• AIM: Quote the listing below in its entirety.

• SUPPLIED INFORMATION:
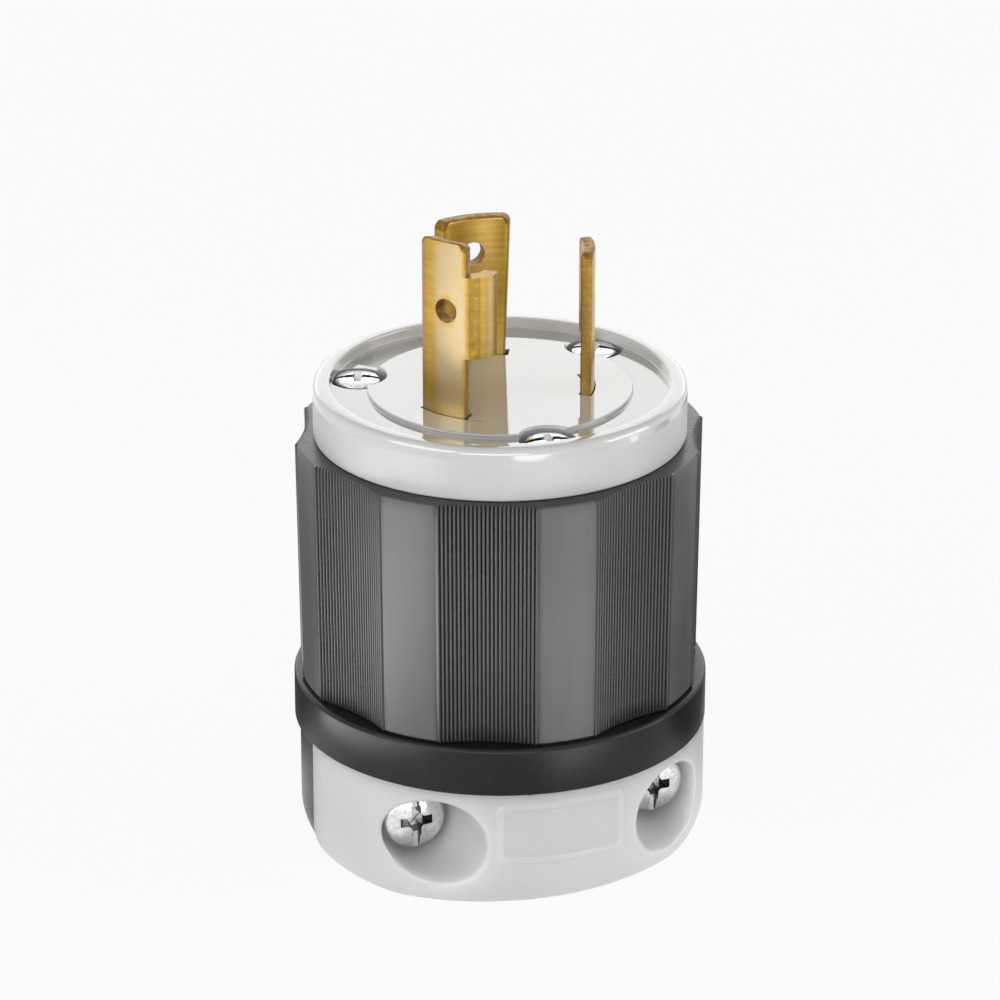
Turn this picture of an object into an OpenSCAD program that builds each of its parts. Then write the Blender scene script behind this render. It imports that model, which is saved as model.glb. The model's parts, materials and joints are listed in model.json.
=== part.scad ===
// Three-blade locking power plug with a ribbed shell and a two-screw cord clamp.
// It stands on its cord end with the blades up, and the clamp jaw is on its front, -Y.

/* [Cord clamp] */
// Outer radius of the clamp jaw, which the ring, the rear block and the shell follow
clamp_r = 21.25; // [20.4:0.05:23]
// Height of the clamp jaw, from the floor to the flange
clamp_h = 14.1; // [13.4:0.1:17]
// Radius of the rounding around the foot
foot_side_r = 5.8; // [4:0.1:6.4]
// Radius of the fuller rounding at the front of the foot
foot_front_r = 7.2; // [6.6:0.1:8]
// Distance of that rounding's axis behind the middle of the plug
foot_front_y = 5.0; // [3:0.1:6]
// Distance of the clamp screws from the middle of the plug
clamp_screw_x = 12.95; // [12.5:0.05:13.4]
// Height of the clamp screws above the floor
clamp_screw_z = 8.2; // [7.6:0.1:8.4]
// Radius of the round pocket at its floor, where the screw head sits
pocket_r = 3.7; // [3.5:0.05:4]
// Radius that the pocket widens to at the front of the clamp jaw
pocket_mouth_r = 5.2; // [4.4:0.1:5.3]
// Distance of the pocket's floor from the middle of the plug
pocket_floor_y = 9.4; // [8.6:0.1:11]
// Radius of the curved jaw that grips the cord
jaw_r = 8.0; // [6:0.1:8.6]
// Depth of the jaw from the middle of the plug, with the clamp closed
jaw_depth = 4.9; // [3.6:0.1:6.4]
// Number of grip grooves across the jaw
jaw_groove_count = 3; // [1:1:3]
// Height from one grip groove to the next
jaw_groove_pitch = 3.0; // [2.4:0.1:3.6]
// Width of each grip groove
jaw_groove_w = 1.5; // [1:0.1:1.8]
// Depth of the grip grooves
jaw_groove_depth = 0.5; // [0.2:0.1:0.8]
// Sideways place of the blank raised frame between the screws
frame_x = -0.45; // [-1:0.05:1]
// Half width of the raised frame
frame_half_w = 6.8; // [5:0.1:7]
// Height of the raised frame
frame_h = 6.5; // [4:0.1:7]
// Width of the raised frame's border
frame_border = 0.6; // [0.4:0.1:1.2]
// How far the raised frame stands out of the clamp
frame_proud = 0.15; // [0.05:0.05:0.3]

/* [Back housing] */
// How far the flange ring stands out past the clamp jaw
ring_proud = 0.1; // [0:0.05:0.4]
// Height of the flange ring
flange_h = 5.1; // [4:0.1:8]
// Thickness of the housing's floor
housing_floor = 3.2; // [3:0.1:3.6]
// Radius of the cord hole in the housing's floor
cord_hole_r = 10.0; // [8:0.1:11]
// How far the rear block is set back from the clamp jaw's round side
block_inset = 0.45; // [0.1:0.05:1]
// Distance from the middle of the plug to the rear block's flat front
block_front_y = 2.0; // [1.5:0.1:2.5]
// Half width of the cord's way in between the rear block's two arms
cord_gap_x = 8.6; // [8.2:0.1:9]
// Height of the spigot that locates the shell
spigot_h = 3.0; // [2:0.1:4]
// Wall of the spigot
spigot_wall = 1.8; // [1.2:0.1:2.4]
// Radius of the posts that carry the long screws
post_r = 2.5; // [2.3:0.05:2.5]
// Gap between the posts' tops and the flange's top, where the wires bend
wire_room = 6.9; // [5:0.1:9]

/* [Shell] */
// How far the shell's smooth lands are set back from the clamp's round side
shell_inset = 0.4; // [0:0.05:1]
// Inner radius of the shell
shell_bore_r = 17.55; // [17.3:0.05:18]
// Height of the shell
shell_h = 26.0; // [24:0.1:32]
// Number of ribbed panels around the shell
panel_count = 8; // [6:1:10]
// Width of each smooth land, as an angle
land_angle = 16.5; // [10:0.5:20]
// Depth of each panel's hollow below a straight line across it
panel_sag = 0.6; // [0.2:0.05:0.9]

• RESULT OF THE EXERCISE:
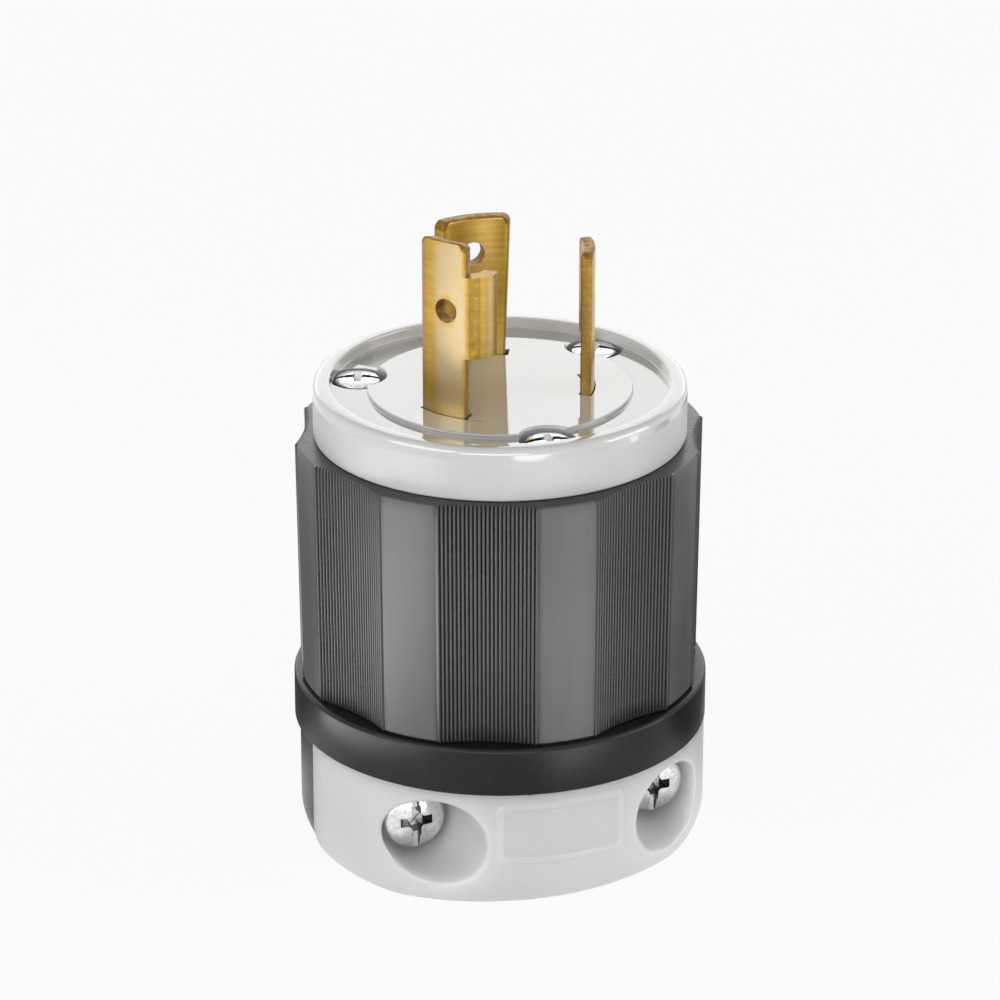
Turn this picture of an object into an OpenSCAD program that builds each of its parts. Then write the Blender scene script behind this render. It imports that model, which is saved as model.glb. The model's parts, materials and joints are listed in model.json.
=== part.scad ===
// Three-blade locking power plug with a ribbed shell and a two-screw cord clamp.
// It stands on its cord end with the blades up, and the clamp jaw is on its front, -Y.

/* [Cord clamp] */
// Outer radius of the clamp jaw, which the ring, the rear block and the shell follow
clamp_r = 21.25; // [20.4:0.05:23]
// Height of the clamp jaw, from the floor to the flange
clamp_h = 14.1; // [13.4:0.1:17]
// Radius of the rounding around the foot
foot_side_r = 5.8; // [4:0.1:6.4]
// Radius of the fuller rounding at the front of the foot
foot_front_r = 7.2; // [6.6:0.1:8]
// Distance of that rounding's axis behind the middle of the plug
foot_front_y = 5.0; // [3:0.1:6]
// Distance of the clamp screws from the middle of the plug
clamp_screw_x = 12.95; // [12.5:0.05:13.4]
// Height of the clamp screws above the floor
clamp_screw_z = 8.2; // [7.6:0.1:8.4]
// Radius of the round pocket at its floor, where the screw head sits
pocket_r = 3.7; // [3.5:0.05:4]
// Radius that the pocket widens to at the front of the clamp jaw
pocket_mouth_r = 5.2; // [4.4:0.1:5.3]
// Distance of the pocket's floor from the middle of the plug
pocket_floor_y = 9.4; // [8.6:0.1:11]
// Radius of the curved jaw that grips the cord
jaw_r = 8.0; // [6:0.1:8.6]
// Depth of the jaw from the middle of the plug, with the clamp closed
jaw_depth = 4.9; // [3.6:0.1:6.4]
// Number of grip grooves across the jaw
jaw_groove_count = 3; // [1:1:3]
// Height from one grip groove to the next
jaw_groove_pitch = 3.0; // [2.4:0.1:3.6]
// Width of each grip groove
jaw_groove_w = 1.5; // [1:0.1:1.8]
// Depth of the grip grooves
jaw_groove_depth = 0.5; // [0.2:0.1:0.8]
// Sideways place of the blank raised frame between the screws
frame_x = -0.45; // [-1:0.05:1]
// Half width of the raised frame
frame_half_w = 6.8; // [5:0.1:7]
// Height of the raised frame
frame_h = 6.5; // [4:0.1:7]
// Width of the raised frame's border
frame_border = 0.6; // [0.4:0.1:1.2]
// How far the raised frame stands out of the clamp
frame_proud = 0.15; // [0.05:0.05:0.3]

/* [Back housing] */
// How far the flange ring stands out past the clamp jaw
ring_proud = 0.1; // [0:0.05:0.4]
// Height of the flange ring
flange_h = 5.1; // [4:0.1:8]
// Thickness of the housing's floor
housing_floor = 3.2; // [3:0.1:3.6]
// Radius of the cord hole in the housing's floor
cord_hole_r = 10.0; // [8:0.1:11]
// How far the rear block is set back from the clamp jaw's round side
block_inset = 0.45; // [0.1:0.05:1]
// Distance from the middle of the plug to the rear block's flat front
block_front_y = 2.0; // [1.5:0.1:2.5]
// Half width of the cord's way in between the rear block's two arms
cord_gap_x = 8.6; // [8.2:0.1:9]
// Height of the spigot that locates the shell
spigot_h = 3.0; // [2:0.1:4]
// Wall of the spigot
spigot_wall = 1.8; // [1.2:0.1:2.4]
// Radius of the posts that carry the long screws
post_r = 2.5; // [2.3:0.05:2.5]
// Gap between the posts' tops and the flange's top, where the wires bend
wire_room = 6.9; // [5:0.1:9]

/* [Shell] */
// How far the shell's smooth lands are set back from the clamp's round side
shell_inset = 0.4; // [0:0.05:1]
// Inner radius of the shell
shell_bore_r = 17.55; // [17.3:0.05:18]
// Height of the shell
shell_h = 26.0; // [24:0.1:32]
// Number of ribbed panels around the shell
panel_count = 8; // [6:1:10]
// Width of each smooth land, as an angle
land_angle = 16.5; // [10:0.5:20]
// Depth of each panel's hollow below a straight line across it
panel_sag = 0.6; // [0.2:0.05:0.9]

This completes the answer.